A tre anni i bambini vivono un momento cruciale del loro sviluppo emotivo e sociale. L’ingresso alla scuola dell’infanzia segna per molti la prima vera esperienza prolungata lontano dai genitori e immersa in un gruppo numeroso di coetanei. È un passaggio importante e, per alcuni, anche faticoso. Se il bambino trascorre molte ore al nido o all’asilo e non può contare su figure familiari di supporto, torna a casa carico di stimoli, stanchezza e talvolta frustrazione. In questi casi può accadere che i genitori osservino cambiamenti anche marcati: più capricci, oppositività, crisi di pianto, fino alla comparsa di comportamenti aggressivi come morsi, schiaffi o urla improvvise. Ma cosa significa davvero tutto questo?
Un bambino che passa molte ore al giorno alla scuola per linfanzia affronta un carico emotivo molto alto. Non si tratta solo di “stare in un luogo sicuro e stimolante”, come spesso si tende a pensare: per un piccolo la separazione dai genitori così prolungata richiede un enorme sforzo di adattamento, regolazione emotiva e gestione di situazioni sociali nuove. I segnali di sovraccarico compaiono soprattutto a casa, dove il bambino si sente al sicuro e si “lascia andare”. Le crisi più forti, infatti, non avvengono quasi mai all’asilo ma nel luogo in cui sa che il genitore può contenerlo. Quando il bambino riferisce che un compagno lo picchia o lo morde, il quadro si complica. Le aggressioni tra pari, se non adeguatamente gestite, possono: attivare paura o insicurezza, confondere il bambino rispetto ai confini corporei e alle regole della relazione, generare imitazione del comportamento violento, alimentare la frustrazione che poi esplode in famiglia. Il bambino non è “cattivo”, né “maleducato”: sta semplicemente restituendo ciò che subisce e sperimenta durante la giornata, senza avere ancora gli strumenti per regolarlo. La ribellione in casa non è disobbedienza: è una richiesta di aiuto. Quando il bambino ha crisi di pianto inconsolabili, si oppone a richieste semplici, non sta sfidando l’autorità dei genitori, ma sta comunicando un’emozione troppo grande da gestire. Il comportamento è il linguaggio dei piccoli. E ciò che dice è chiaro: “sono stanco, confuso, sopraffatto”. I genitori dovrebbero accogliere l’emozione, non il comportamento. Prima di correggere l’atto, è fondamentale riconoscere l’emozione sottostante. Una frase utile è: “Vedo che sei molto arrabbiato. Sono qui con te.” Accogliere non significa permettere tutto, ma contenere. Porre limiti semplici e costanti. Servono poche regole, ma chiare: “Non si picchia", “Non si mordono le persone.”

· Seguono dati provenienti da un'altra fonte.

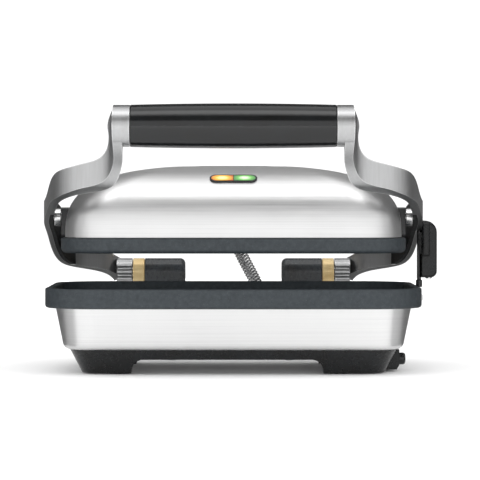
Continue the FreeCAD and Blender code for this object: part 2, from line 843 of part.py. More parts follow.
def arm_bores(title, side):
    """Everything cut from an arm: hinge, pivot, grip rod and, on the right, the guide."""
    hinge_start = "85" if side > 0 else "-1 * ( barrel_out - 1 )"
    pivot_start = "150" if side > 0 else "-190"
    grip_start = "85" if side > 0 else "-115"
    tools = [
        cylinder(f"{title}HingeBore", "hinge_pin + bore_gap", "barrel_out - 86", hinge_start,
                 "axis_back", "axis_high", ALONG_X),
        cylinder(f"{title}PivotBore", "pivot_pin", "40", pivot_start, "pivot_back",
                 "pivot_high", ALONG_X),
        cylinder(f"{title}ScrewBore", "2.5", "30", grip_start, "grip_back", "grip_high",
                 ALONG_X),
        box(f"{title}BushRoom", "86" if side > 0 else "-1 * ( bush_out + side_gap )", "100",
            "60", "bush_out + side_gap - 86", "80", "60"),
        cylinder(f"{title}RodSeat", "grip_rod", "grip_long / 2 + collar_long - 80",
                 "80" if side > 0 else "-1 * ( grip_long / 2 + collar_long )", "grip_back",
                 "grip_high", ALONG_X),
    ]
    if side > 0:
        tools.append(box("GuideGroove", "stem_out - stem_radius - 0.4", "setter_back - 2.4",
                         "90", "10", "4.8", "80"))
    return fuse(f"{title}Bores", tools)


def grip():
    """Crowned black sleeve on a steel rod, with a screw through each arm into the rod."""
    body = new_body("GripSleeve")
    profile = new_sketch(body, "SleeveProfile", "XZ_Plane")
    half = size("grip_long / 2")
    low, end, mid = size("grip_rod"), size("grip_end_radius"), size("grip_mid_radius")
    for one, two in (((-half, low), (half, low)), ((half, low), (half, end)),
                     ((-half, end), (-half, low))):
        profile.addGeometry(Part.LineSegment(Vector(*one), Vector(*two)))
    profile.addGeometry(Part.Arc(Vector(half, end), Vector(0, mid), Vector(-half, end)))
    turned = body.newObject("PartDesign::Revolution", "SleeveTurned")
    turned.Profile = profile
    turned.ReferenceAxis = (profile, ["H_Axis"])
    turned.Angle = 360
    doc.recompute()
    fillet(body, "1", is_ring_over(end - 0.1))
    place(body, y="grip_back", z="grip_high")
    keep(body, "grip_sleeve")
    reach = "grip_long / 2 + collar_long"
    rod = cylinder("GripRodBar", "grip_rod", f"2 * ( {reach} )", f"-1 * ( {reach} )",
                   "grip_back", "grip_high", ALONG_X)
    hole = cylinder("GripRodHole", "2.5", f"2 * ( {reach} )", f"-1 * ( {reach} )",
                    "grip_back", "grip_high", ALONG_X)
    keep(cut("GripRod", rod, hole), "grip_rod")
    screws = []
    for side in (-1, 1):
        face = size(reach) + size("arm_thick")
        start = face if side > 0 else -face - 1.6
        head = cylinder("GripScrewHead", "5.5", "1.6", str(start), "grip_back", "grip_high",
                        ALONG_X)
        start = size(reach) - 15 if side > 0 else -face
        shank = cylinder("GripScrewShank", "2.5", "15 + arm_thick", str(start), "grip_back",
                         "grip_high", ALONG_X)
        screws.append(fuse("GripScrew", [head, shank]))
    keep(group("GripScrews", screws), "grip_screws")


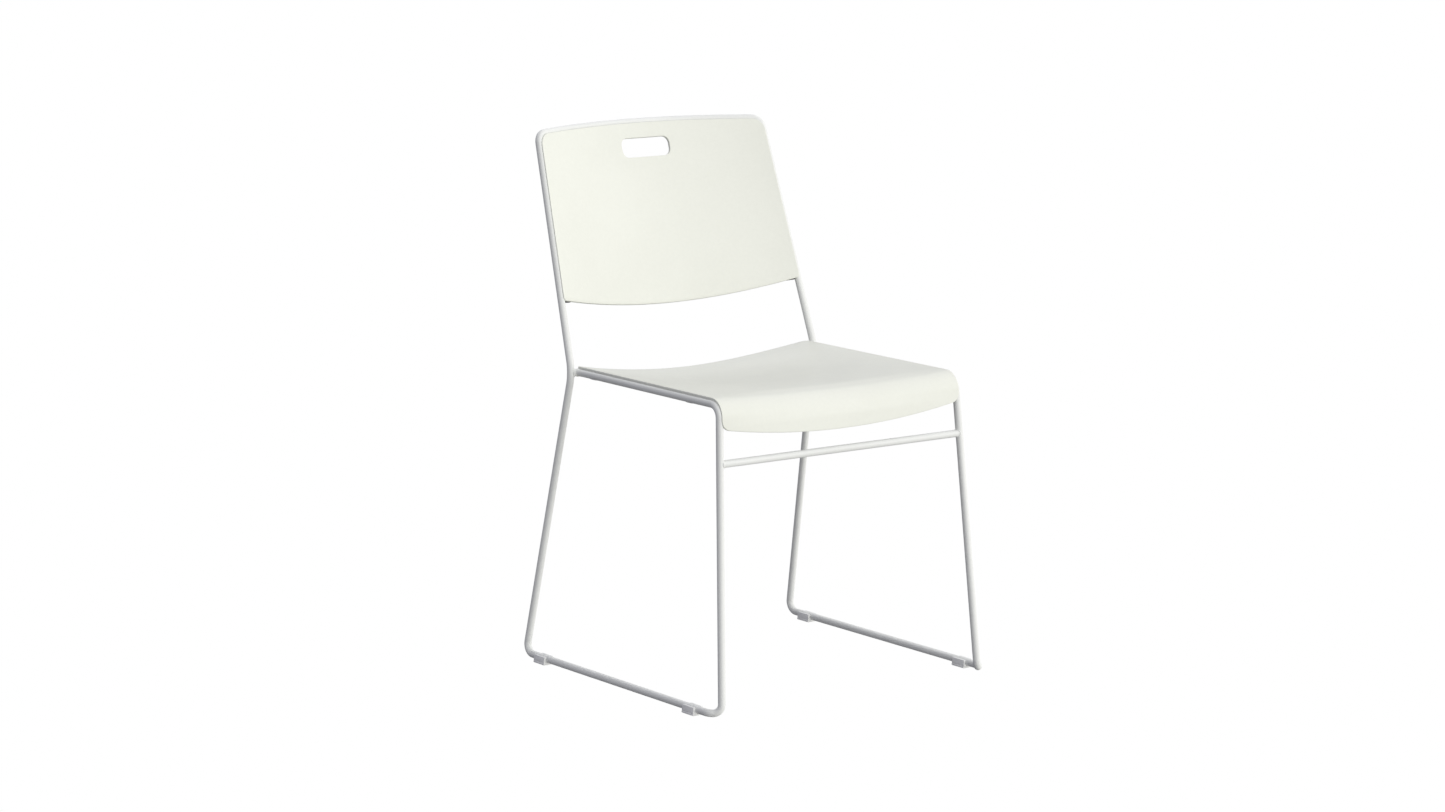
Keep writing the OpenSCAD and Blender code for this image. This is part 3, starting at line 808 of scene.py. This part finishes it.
bm = bmesh.new()
outline = hole_rim(BACK_LIP)
HOLE_RINGS = 5
skins = {}
for key, rear in (("front", False), ("rear", True)):

    def place(x, s, rear=rear):
        return back_point(x, back_rear_n(x, s) if rear else face_n(x, s, 0), s)

    g = grid(bm, back_rows, cols, lambda j, i: place(*places[j][i]))
    for j in range(r0 + 1, r1):
        for i in range(c0 + 1, c1):
            bm.verts.remove(g[j][i])
    grid_faces(bm, g, in_block)
    outer = block_rim(g)
    outer_xs = block_rim(places)
    previous = outer
    for ring in range(1, HOLE_RINGS + 1):
        f = smooth(ring / HOLE_RINGS) * 0.35 + ring / HOLE_RINGS * 0.65
        loop = [
            bm.verts.new(place(a[0] + (b[0] - a[0]) * f, a[1] + (b[1] - a[1]) * f))
            for a, b in zip(outer_xs, outline)
        ]
        for k in range(len(loop)):
            l = (k + 1) % len(loop)
            bm.faces.new((previous[k], previous[l], loop[l], loop[k]))
        previous = loop
    skins[key] = (g, previous)
back_mid = back_point(0, 0, 240)
lip(bm, rim(skins["front"][0]), rim(skins["rear"][0]), lambda p: back_mid - p, BACK_LIP)
hole_mid = back_point(0, face_n(0, HOLE_S, 0), HOLE_S)
lip(bm, skins["front"][1], skins["rear"][1], lambda p: p - hole_mid, BACK_LIP)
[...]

Il limite va dato con voce calma e ferma, senza urlare né punire. Offrire alternative concrete e mostrare cosa si può fare al posto dell’aggressione: “Se sei arrabbiato puoi stringere questo cuscino", “Puoi dirmi che non ti piace.” Potrebbe essere utile creare un rituale di decompresione dopo l'asilo. Dieci minuti fissi, ogni giorno: abbracci, un libro sul divano, giochi tranquilli di contatto, silenzio e presenza. Questo momento è fondamentale per ricaricare il bambino. Mantenere una routine serale non stimolante. Evitare schermi e attività frenetiche nel tardo pomeriggio.
I genitori dovrebbero confrontarsi con le educatrici per capire: se le aggressioni sono state osservate, come vengono gestite, in quali momenti la situazione è più critica (spesso il post-scuola è molto caotico), se è possibile monitorare più da vicino le interazioni. Una comunicazione chiara tra famiglia e scuola previene fraintendimenti e aiuta a costruire un clima protettivo per il bambino. Non serve allarmarsi, ma è utile consultare uno psicologo se: le crisi sono molto frequenti, il bambino appare costantemente irritabile o molto ritirato, fatica a dormire o cambia appetito, le aggressioni tra pari continuano senza miglioramenti. Un intervento mirato può aiutare la famiglia a ristabilire equilibrio e sicurezza. Un bambino che manifesta comportamenti aggressivi vuole essere capito. Sta comunicando una fatica emotiva che non è in grado di gestire da solo. Con poche regole coerenti, molta presenza affettiva e un dialogo costruttivo con l’asilo, i genitori possono aiutare il proprio figlio a ritrovare stabilità, senza sentirsi impotenti o in colpa.